The remarkable properties of graphene, such as high specific surface area, good electrical conductivity, outstanding mechanical strength and exceptional thermal stability have attracted great attention for potential application in electronics and sensors [1], [2]. Up to now, graphene can be prepared by mechanical cleavage [1], epitaxial growth on SiC [3], chemical vapor deposition [4] and chemical exfoliation [5]. In electrochemical measurements, graphene is considered as a promising electrode material for supercapacitors and lithium batteries. Recently, great effort has also been devoted to compounding graphene with polymers or inorganic particles. Among the conducting polymers, polyaniline (PANI) is the most investigated conducting polymer due to its low cost, easy synthesis, environmental stability, good electrical conductivity and controllable doping level [6], [7], [8], [9], [10], [11], [12]. However, it is very easy for PANI to be swelling and shrinkage in the charge–discharge process. In order to deal with this problem, it is a good methodology to compound PANI and carbon materials to increase the stability of PANI as well as to maximize the capacitance value [13]. Among them, graphene brings many advantages that make it better than other carbon materials, such as superior chemical stability, large surface-to-volume and a broad electrochemical window [14].

Different methods for the preparation of graphene–PANI composites have been studied. Zhang et al. [15] have reported an in situ polymerization method to prepare chemical modified graphene and PANI nanofiber (PANI-F) composite under acid conditions. The obtained graphene oxide/PANI composites with different mass ratios were reduced to graphene/PANI using hydrazine. A specific capacitance of as high as 480 F/g at a current density of 0.1 A/g was achieved over a PANI-doped graphene composite. Wang et al. [16] have reported an in situ anodic electro polymerization method to prepare freestanding and flexible graphene/PANI composite paper. This graphene-based composite paper electrode, consisting of graphene/PANI composite sheets as building blocks, shows a favorable tensile strength of 12.6 MPa and a stable large electrochemical capacitance (233 F/g and 135 F cm⁻³ for gravimetric and volumetric capacitances). Murugan et al. [17] have reported a rapid and facile microwave-solvothermal method to synthesis graphene nanosheets and their PANI nanocomposites for energy storage. The cyclic voltammetry (CV) plots of graphene–PANI nanocomposite (50:50, wt%) show a behavior characteristic of a combination of both electric double layer capacitance (EDLC) and re-dox capacitance with a significantly enhanced overall specific capacitance of 408 F/g. However, it is a question how the morphology of PANI influence the electrochemical properties of graphene–PANI composites? Therefore, many researchers tried to find a new method to control the morphology of PANI uniformly.

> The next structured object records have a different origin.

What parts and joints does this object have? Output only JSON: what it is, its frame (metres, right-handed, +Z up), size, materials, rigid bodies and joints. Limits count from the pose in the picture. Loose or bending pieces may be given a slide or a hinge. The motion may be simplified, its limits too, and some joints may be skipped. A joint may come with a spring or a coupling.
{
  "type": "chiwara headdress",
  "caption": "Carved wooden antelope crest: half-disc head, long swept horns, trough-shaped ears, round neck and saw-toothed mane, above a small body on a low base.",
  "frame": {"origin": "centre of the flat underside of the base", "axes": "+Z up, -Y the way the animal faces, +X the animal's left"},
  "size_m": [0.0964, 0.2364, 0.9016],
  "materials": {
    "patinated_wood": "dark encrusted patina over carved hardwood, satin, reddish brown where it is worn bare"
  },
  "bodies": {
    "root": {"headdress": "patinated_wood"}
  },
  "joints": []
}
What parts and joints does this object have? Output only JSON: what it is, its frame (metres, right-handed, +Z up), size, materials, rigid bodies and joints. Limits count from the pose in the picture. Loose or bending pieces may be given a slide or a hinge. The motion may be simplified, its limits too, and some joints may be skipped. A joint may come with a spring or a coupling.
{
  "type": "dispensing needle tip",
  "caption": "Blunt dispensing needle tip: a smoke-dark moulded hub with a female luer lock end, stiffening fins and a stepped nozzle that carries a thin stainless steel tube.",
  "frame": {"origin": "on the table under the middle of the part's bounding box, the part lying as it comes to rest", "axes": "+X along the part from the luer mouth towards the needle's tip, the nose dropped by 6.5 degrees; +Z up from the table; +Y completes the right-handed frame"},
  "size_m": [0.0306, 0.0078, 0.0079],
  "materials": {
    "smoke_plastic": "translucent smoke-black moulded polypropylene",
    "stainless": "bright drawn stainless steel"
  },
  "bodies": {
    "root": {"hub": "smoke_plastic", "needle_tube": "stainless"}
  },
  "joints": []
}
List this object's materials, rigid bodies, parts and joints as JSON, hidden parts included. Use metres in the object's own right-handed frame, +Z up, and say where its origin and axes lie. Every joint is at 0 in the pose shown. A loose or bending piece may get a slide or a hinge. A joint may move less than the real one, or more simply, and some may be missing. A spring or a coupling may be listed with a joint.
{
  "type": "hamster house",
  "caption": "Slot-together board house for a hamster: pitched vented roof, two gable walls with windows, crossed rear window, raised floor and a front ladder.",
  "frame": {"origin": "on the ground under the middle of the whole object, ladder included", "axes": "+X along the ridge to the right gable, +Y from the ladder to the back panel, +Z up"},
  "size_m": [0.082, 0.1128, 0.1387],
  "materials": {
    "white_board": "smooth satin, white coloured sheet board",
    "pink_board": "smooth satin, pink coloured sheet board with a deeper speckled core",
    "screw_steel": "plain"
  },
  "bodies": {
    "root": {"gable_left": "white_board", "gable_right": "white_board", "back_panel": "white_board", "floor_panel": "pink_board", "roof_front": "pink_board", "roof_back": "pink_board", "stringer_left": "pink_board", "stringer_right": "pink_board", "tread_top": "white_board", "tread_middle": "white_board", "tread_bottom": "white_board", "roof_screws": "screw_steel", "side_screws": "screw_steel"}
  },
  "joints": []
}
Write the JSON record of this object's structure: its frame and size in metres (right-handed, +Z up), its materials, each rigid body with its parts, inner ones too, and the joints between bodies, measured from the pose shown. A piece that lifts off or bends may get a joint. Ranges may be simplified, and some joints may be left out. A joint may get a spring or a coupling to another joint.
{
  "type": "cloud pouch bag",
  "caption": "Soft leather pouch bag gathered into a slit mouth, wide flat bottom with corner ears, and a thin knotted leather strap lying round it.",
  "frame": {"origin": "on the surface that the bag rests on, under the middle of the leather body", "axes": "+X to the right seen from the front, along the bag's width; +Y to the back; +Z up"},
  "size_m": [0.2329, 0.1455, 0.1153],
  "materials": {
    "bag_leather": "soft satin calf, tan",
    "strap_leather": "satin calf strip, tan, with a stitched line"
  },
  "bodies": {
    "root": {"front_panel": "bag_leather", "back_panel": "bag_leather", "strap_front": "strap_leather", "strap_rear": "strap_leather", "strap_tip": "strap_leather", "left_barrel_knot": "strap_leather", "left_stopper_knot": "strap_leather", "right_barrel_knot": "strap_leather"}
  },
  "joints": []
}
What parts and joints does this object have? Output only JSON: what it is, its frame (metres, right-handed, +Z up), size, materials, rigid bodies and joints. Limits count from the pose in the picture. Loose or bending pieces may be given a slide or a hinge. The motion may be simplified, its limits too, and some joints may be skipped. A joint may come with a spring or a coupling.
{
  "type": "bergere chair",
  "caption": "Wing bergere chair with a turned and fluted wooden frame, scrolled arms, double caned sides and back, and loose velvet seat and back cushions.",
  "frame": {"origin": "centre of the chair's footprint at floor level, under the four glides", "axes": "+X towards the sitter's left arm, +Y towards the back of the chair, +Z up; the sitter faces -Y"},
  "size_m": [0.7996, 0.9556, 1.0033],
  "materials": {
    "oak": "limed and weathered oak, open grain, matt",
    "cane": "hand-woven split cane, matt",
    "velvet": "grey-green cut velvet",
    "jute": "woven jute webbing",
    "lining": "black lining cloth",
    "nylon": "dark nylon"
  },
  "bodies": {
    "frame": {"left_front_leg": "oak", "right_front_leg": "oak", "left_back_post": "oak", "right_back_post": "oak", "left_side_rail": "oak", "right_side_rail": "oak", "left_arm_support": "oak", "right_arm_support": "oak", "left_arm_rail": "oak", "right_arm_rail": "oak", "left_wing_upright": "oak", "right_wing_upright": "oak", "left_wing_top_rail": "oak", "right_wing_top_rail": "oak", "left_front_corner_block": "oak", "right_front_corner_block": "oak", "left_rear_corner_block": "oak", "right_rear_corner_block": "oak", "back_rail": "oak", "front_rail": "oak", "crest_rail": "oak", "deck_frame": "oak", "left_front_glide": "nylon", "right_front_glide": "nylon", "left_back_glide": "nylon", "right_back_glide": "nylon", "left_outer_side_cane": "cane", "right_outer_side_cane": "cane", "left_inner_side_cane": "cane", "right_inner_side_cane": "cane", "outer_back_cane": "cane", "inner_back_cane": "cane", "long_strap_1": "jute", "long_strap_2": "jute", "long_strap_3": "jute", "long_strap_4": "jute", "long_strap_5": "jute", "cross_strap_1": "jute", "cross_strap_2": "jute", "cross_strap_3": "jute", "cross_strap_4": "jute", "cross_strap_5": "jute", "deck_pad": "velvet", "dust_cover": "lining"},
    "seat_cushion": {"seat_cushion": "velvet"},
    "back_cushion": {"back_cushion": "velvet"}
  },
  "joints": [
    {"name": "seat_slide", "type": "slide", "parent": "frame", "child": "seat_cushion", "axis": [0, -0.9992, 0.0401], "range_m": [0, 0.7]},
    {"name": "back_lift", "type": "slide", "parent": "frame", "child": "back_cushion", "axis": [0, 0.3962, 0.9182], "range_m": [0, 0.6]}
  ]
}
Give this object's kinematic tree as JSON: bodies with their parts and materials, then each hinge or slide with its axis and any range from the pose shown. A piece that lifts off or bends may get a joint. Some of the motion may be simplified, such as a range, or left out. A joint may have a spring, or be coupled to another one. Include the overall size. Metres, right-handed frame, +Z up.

Interfacial polymerization is considered as an easy approach to make bulk quantities of nanofibrous PANI. Wang et al. [18] reported a morphology-controlled strategy to prepare sulfonated graphene/PANI composites by a liquid/liquid interfacial method, using sulfonated graphene (SGE) as both a substrate and a macromolecular acid dopant. Composites obtained with two different ratios of SGE to PANI showed higher specific capacitance of 793 F/g and 931 F/g, but lower capacity retention after 100 cycles of 77% and 76%, respectively. In this work, we report an easy one-step interfacial polymerization method for the preparation of surfactant graphene–PANI-F composites, which exhibit very good performance as supercapacitor electrode. Sodium dodecylbenzene sulfonate (SDBS) stabilized graphene (SDBS-Graphene) materials were prepared by reduction of graphene oxide (GO) solution using hydrazine in the presence of SDBS. The obtained SDBS-Graphene can form a stable aqueous dispersion. Therefore, interfacial polymerization can be achieved. Different mass feed ratios of SDBS-Graphene and aniline in the interfacial polymerization was also investigated to select the SDBS-Graphene–PANI-F (SGEPA) composites by their effect on the supercapacitor performance. It can be found that the composites show high specific capacitance and good cycling stability when mass ratio of PANI-F to SDBS-Graphene is 10.